The Egyptian experience highlights a significant obstacle to Islamic modernism. The hermeneutic paradigm for dealing with societal change is simply different in Islam from that of the Christian faith. When faced with a community issue Christians largely ask the hermeneutical question: “What would Jesus do?” In contrast, Muslims rather ask: “What did Mohammed do?” This second question is inherently resistant to modernism in that it idealises the intellectual and societal situation of the Muslim community at the time of Mohammed. Any issue – such as the position of men and women in the mosque – is measured against the practice of these salafi. Thus, contrary to The Age editorial, what allows Australian Muslims to desegregate in the mosque is not a step towards enlightenment but instead the practice of Mohammed. In the words of Sheikh Fehmi “No imams should stop women coming into the mosque to pray, but the practice should be exactly as it was in the Prophet’s time, no more, no less.”
This hermeneutical principle governs scholarship as well as practice. Again we might contrast the Christian/Muslim situation. Christian theological scholarship is characterised by original, principled thought that allows for a degree of enlightenment rationalism. Traditional Sunni Islamic theological scholarship on the other hand is characterised by depth of knowledge of Qur’an/Sunna and maintains that “ijtihad” (theological interpretation) was “closed” in the 10th Century. Thus traditional Islam cannot adopt modernism without a theological “fight”.

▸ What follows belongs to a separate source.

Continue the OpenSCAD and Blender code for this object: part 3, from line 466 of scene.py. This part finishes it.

“Enlightenment” and a multi-faith society.
The above observations are not made to condemn Islam, but to call Westerners to better understand the dynamic of living in an increasingly multi-faith society. It is important to avoid worldview imperialism in our relations to other faiths. We must not assume that Islam values all that is valued in the West, or that Islam will inevitably move towards a modernist framework. We must recognise the inherent tensions in a multi-faith society in which faiths have exclusivist truth claims that extend to the shaping of the public community.

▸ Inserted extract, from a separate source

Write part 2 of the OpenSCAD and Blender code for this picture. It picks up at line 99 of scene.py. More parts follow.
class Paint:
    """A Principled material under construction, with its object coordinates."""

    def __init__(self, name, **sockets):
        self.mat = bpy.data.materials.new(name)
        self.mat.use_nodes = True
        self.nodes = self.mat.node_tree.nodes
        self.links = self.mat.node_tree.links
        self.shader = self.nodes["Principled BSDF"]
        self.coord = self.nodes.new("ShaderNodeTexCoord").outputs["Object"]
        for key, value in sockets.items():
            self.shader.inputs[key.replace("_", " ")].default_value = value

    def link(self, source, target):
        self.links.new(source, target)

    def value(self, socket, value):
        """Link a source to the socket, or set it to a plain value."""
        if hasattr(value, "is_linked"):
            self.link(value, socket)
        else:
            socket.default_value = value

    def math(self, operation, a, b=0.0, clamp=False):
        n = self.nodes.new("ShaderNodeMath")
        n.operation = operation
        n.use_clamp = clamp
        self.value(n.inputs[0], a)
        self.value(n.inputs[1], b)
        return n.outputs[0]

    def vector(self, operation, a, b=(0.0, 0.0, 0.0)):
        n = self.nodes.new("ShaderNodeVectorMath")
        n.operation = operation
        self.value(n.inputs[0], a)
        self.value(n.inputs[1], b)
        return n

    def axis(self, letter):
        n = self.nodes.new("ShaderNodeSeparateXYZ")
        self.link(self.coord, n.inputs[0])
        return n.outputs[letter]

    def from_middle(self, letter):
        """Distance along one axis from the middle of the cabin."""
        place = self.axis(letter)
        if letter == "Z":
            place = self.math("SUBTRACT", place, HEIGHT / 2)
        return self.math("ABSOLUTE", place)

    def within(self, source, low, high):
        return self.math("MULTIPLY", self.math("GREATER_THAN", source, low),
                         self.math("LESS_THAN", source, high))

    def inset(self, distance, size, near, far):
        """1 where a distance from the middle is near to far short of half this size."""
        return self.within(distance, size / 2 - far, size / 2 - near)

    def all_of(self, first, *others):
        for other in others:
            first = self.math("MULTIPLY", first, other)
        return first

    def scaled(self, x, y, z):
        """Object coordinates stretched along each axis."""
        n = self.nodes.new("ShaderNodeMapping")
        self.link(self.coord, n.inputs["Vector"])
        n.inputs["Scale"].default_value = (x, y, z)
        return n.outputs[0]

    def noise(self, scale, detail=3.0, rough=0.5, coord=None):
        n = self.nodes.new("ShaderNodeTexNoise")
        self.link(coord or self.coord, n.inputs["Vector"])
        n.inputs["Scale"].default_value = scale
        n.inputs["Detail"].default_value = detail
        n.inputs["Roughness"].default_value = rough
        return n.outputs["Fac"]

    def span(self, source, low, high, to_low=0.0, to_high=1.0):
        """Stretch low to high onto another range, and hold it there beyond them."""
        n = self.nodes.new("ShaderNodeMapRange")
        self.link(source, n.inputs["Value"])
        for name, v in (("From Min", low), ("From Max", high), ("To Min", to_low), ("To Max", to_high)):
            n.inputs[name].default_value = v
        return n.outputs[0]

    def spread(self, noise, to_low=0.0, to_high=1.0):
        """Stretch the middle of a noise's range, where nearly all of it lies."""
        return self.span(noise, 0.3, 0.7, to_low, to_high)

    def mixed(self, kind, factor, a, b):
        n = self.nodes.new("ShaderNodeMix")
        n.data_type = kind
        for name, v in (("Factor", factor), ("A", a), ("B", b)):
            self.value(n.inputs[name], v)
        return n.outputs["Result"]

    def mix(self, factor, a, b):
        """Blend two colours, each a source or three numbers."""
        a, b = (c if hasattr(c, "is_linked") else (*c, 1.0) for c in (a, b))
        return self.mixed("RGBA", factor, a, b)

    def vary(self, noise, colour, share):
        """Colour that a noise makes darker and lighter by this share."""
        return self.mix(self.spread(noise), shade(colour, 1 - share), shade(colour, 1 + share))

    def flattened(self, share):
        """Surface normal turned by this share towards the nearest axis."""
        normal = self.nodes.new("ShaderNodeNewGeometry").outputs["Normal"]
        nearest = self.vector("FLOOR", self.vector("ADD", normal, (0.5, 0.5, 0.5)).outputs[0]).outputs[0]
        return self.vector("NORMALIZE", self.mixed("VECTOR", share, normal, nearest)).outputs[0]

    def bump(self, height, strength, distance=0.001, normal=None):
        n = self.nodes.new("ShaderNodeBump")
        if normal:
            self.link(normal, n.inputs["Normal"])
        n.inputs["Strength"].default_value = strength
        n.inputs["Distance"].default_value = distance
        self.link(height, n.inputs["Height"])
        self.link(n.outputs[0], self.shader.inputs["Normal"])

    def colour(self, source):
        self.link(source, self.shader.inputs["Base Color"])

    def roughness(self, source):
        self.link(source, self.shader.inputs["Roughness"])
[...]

Moreover, on this issue at least, I suspect there are lessons to be learnt from the Muslim community. I am not sure that Christianity should be quick to abandon the public sphere to a secular modernism while retreating to a privatised individualised faith. Certainly the public arena is complicated in a multi-faith community, and while Christianity does not seek the legislative link between the political and the religious found in Islam, Nasr’s call for Muslims to remain profoundly “sacred” in their worldview may well be instructive to those of Christian faith.
Richard Shumack is a postgraduate student at Melbourne University connected to the National Centre for Excellence in Islamic Studies. He is a CPX fellow.
1. The paper was presented by the Islamic Women’s Welfare Council of Victoria at the first National Centre of Excellence for Islamic Studies Australia (NCEIS) conference, Melbourne, 19-20 November 2008: “Challenges to Social Inclusion in Australia: The Muslim Experience”. http://www.nceis.unimelb.edu.au
2. For the sake of this article the Islam I am describing is the Traditional Sunni Islam practiced by the vast majority of Muslims worldwide, (as opposed to radical Islam, or liberal Islam).
3. Nasr was the Professor of Islamic Studies at George Washington Univerity, Washington DC. His major work is the book “Knowledge and the Sacred”.